Renewable power is on course to see the largest spend in the global energy industry next year, passing upstream oil & gas for the first time ever amid a “seismic” shift in capital that could underpin $16trn of investments by 2030, said finance giant Goldman Sachs.

The investment bank in a new report says a widening gulf in cost of capital between clean and fossil projects – as high as 20% for long-term oil and as low as 3-5% in renewables – is changing the energy landscape, putting an implied carbon price of $40-80 per ton of CO2 on new hydrocarbon developments.

The lower cost of finance and supportive regulations driven by public-private collaboration is creating a $1-2trn annual investment opportunity in clean-tech infrastructure, the Goldman analysts reckon, spanning renewables, biofuels and associated systems such as power networks and hydrogen.

The clean infrastructure explosion is also on course to create up to 20 million jobs worldwide, it added in the report called Carbonomics.

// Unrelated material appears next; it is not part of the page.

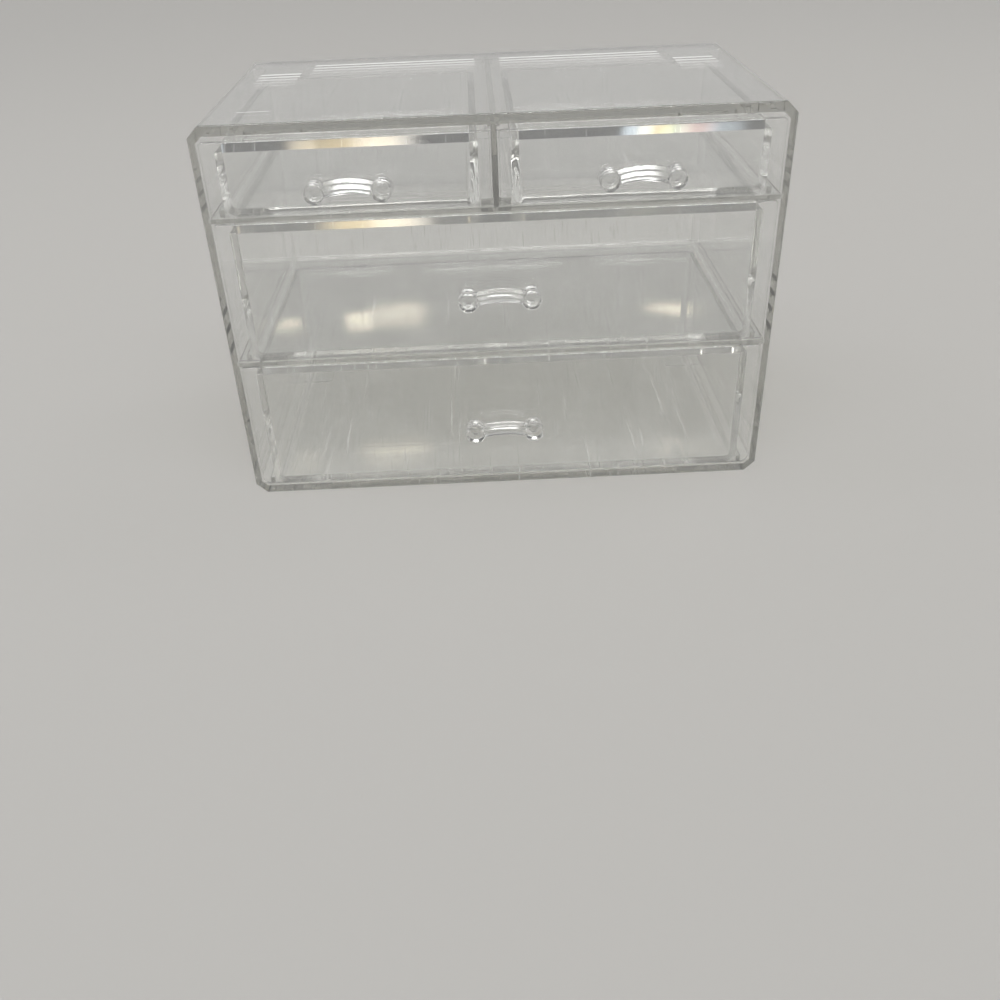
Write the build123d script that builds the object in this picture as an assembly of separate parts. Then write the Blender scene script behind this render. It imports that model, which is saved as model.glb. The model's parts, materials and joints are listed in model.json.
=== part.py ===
from build123d import *
from math import sqrt
import os

# A clear moulded chest of drawers for cosmetics. All lengths are in millimetres.
# Origin: centre of the underside. +X to the right, +Y to the back, +Z up.

# Case sleeve
case_width = 240.0
case_depth = 133.0
side_wall = 3.0
top_wall = 4.1
bottom_wall = 4.0
outer_chamfer = 4.8         # on the four edges that run front to back
inner_chamfer = 2.6
rim_round = 0.6             # rounding of the sleeve's front and rear rims

# Bays, from the bottom up: two full-width bays, then one that the divider halves
large_bay_height = 62.7
small_bay_height = 32.6
shelf_thickness = 1.8
divider_thickness = 2.4
seat_gap = 0.12             # between pieces that are seated in each other

# Grooves in the side walls that carry the shelves
groove_depth = 1.0
groove_stop = 2.5           # wall left uncut behind the front rim

# Rear cover, with a flange that lies in a rebate above and below
back_wall = 2.6
flange_thickness = 1.2
flange_side_gap = 3.0       # from the sleeve's inside to the flange's end
tongue_side_gap = 10.0      # from the sleeve's inside to a tongue
tongue_radius = 2.5
top_flange_depth = 15.5
top_tongue_depth = 35.0
top_tongue_width = 19.5
base_flange_depth = 12.0
base_tongue_depth = 27.0
base_tongue_width = 12.0
socket_depth = 12.0         # of the pair of ribs that hold the divider's rear edge
socket_rib = 1.2
socket_margin = 3.5         # left free above and below the pair

# Drawer fronts
front_thickness = 3.0
front_side_gap = 0.6
front_base_gap = 0.5
large_top_gap = 0.8
small_top_gap = 2.6
corner_clearance = 0.4      # from a front's rounded corner to the case's inner chamfer
plain_corner_radius = 1.2
front_edge_round = 0.5
front_setback = 0.3         # from the case's front rim
wedge_height = 4.2          # of the sloped wedge behind a front's top edge
wedge_depth = 6.8

# Drawer trays
tray_rear_gap = 3.6         # from a closed tray to the rear cover
tray_wall = 3.2
tray_back = 2.6
tray_floor = 3.0
tray_floor_gap = 0.4
tray_corner_radius = 2.4    # inside, between the walls
tray_floor_radius = 2.3     # inside, between the walls and the floor
tray_rim_round = 0.4
wall_drop = 4.0             # from a front's top edge down to the walls' rim
side_lane = 6.2             # between a tray and the case wall
centre_lane = 5.4           # between a small tray and the divider
joint_gap = 0.1             # between a tray's front ends and its front plate

# Guide ribs on the case floor and on both shelves
guide_width = 2.0
guide_height = 3.0
guide_gap = 0.4
guide_front_gap = 0.3       # behind a closed drawer's front plate
guide_rear_gap = 4.0

# Ribs under the top panel that hold the divider's upper edge
top_rib_width = 1.2
top_rib_height = 1.5

# Handles: two knobs and a bowed bar, with pegs through the front plate
knob_radius = 4.4
knob_length = 7.8
knob_bevel = 0.6            # round the knob's face
knob_neck_radius = 3.7
knob_neck_from = 1.6        # the neck's front side rises at 45 degrees, its other side to neck_to
knob_neck_to = 3.8
knob_spacing = 27.0
peg_radius = 2.0
peg_clearance = 0.1
peg_recess = 0.2
bar_height = 5.7
bar_depth = 4.2
bar_bevel = 1.15            # of each of the two bevels along the bar's upper front edge
bar_step = 0.8              # upright step between the two bevels
bar_small_bevel = 0.8       # on its other edges
bar_stand = 4.4             # from the front plate to the bar's centre line at the knobs
bar_lift = -0.4             # of the bar's ends above the knobs' centres
bar_rise = 3.3
bar_reach = 2.2
handle_drop = 5.0           # below the middle of the front

# Places that follow from the sizes above
front_y = -case_depth / 2
rear_y = case_depth / 2
inner_x = case_width / 2 - side_wall
flange_x = inner_x - flange_side_gap
tongue_x = inner_x - tongue_side_gap
lower_shelf_top = bottom_wall + large_bay_height + shelf_thickness
upper_shelf_top = lower_shelf_top + large_bay_height + shelf_thickness
ceiling = upper_shelf_top + small_bay_height
case_height = ceiling + top_wall
cover_y = rear_y - back_wall
plate_back_y = front_y + front_setback + front_thickness
guide_front_y = plate_back_y + guide_front_gap
guide_rear_y = cover_y - guide_rear_gap
socket_y = cover_y - socket_depth
divider_x = divider_thickness / 2
tray_x = inner_x - side_lane
centre_tray_x = divider_x + centre_lane
tray_front_y = plate_back_y + joint_gap
tray_rear_y = cover_y - tray_rear_gap
corner_cut = inner_chamfer + sqrt(2) * corner_clearance


def block(x0, x1, y0, y1, z0, z1):
    """A rectangular block between two opposite corners."""
    centre = Pos((x0 + x1) / 2, (y0 + y1) / 2, (z0 + z1) / 2)
    return centre * Box(abs(x1 - x0), abs(y1 - y0), abs(z1 - z0))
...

A total potential of up to $16trn of investment out to 2030 would be consistent with global efforts to keep global warming within 2 degrees, said the study, pouring cold water on claims in some quarters that economic pressures after coronavirus could dampen the dash to decarbonisation.

“Historically, times of macroeconomic downturns have been associated with a deceleration of global decarbonisation efforts, as affordability has taken precedence over sustainability,” said the Goldman Sachs researchers.

“We believe this time will be different, especially for technologies that are now mature enough to be deployed at scale and can benefit from a falling cost of capital and an attractive regulatory framework, unlocking one of the largest infrastructure investment opportunities in history on our estimates.”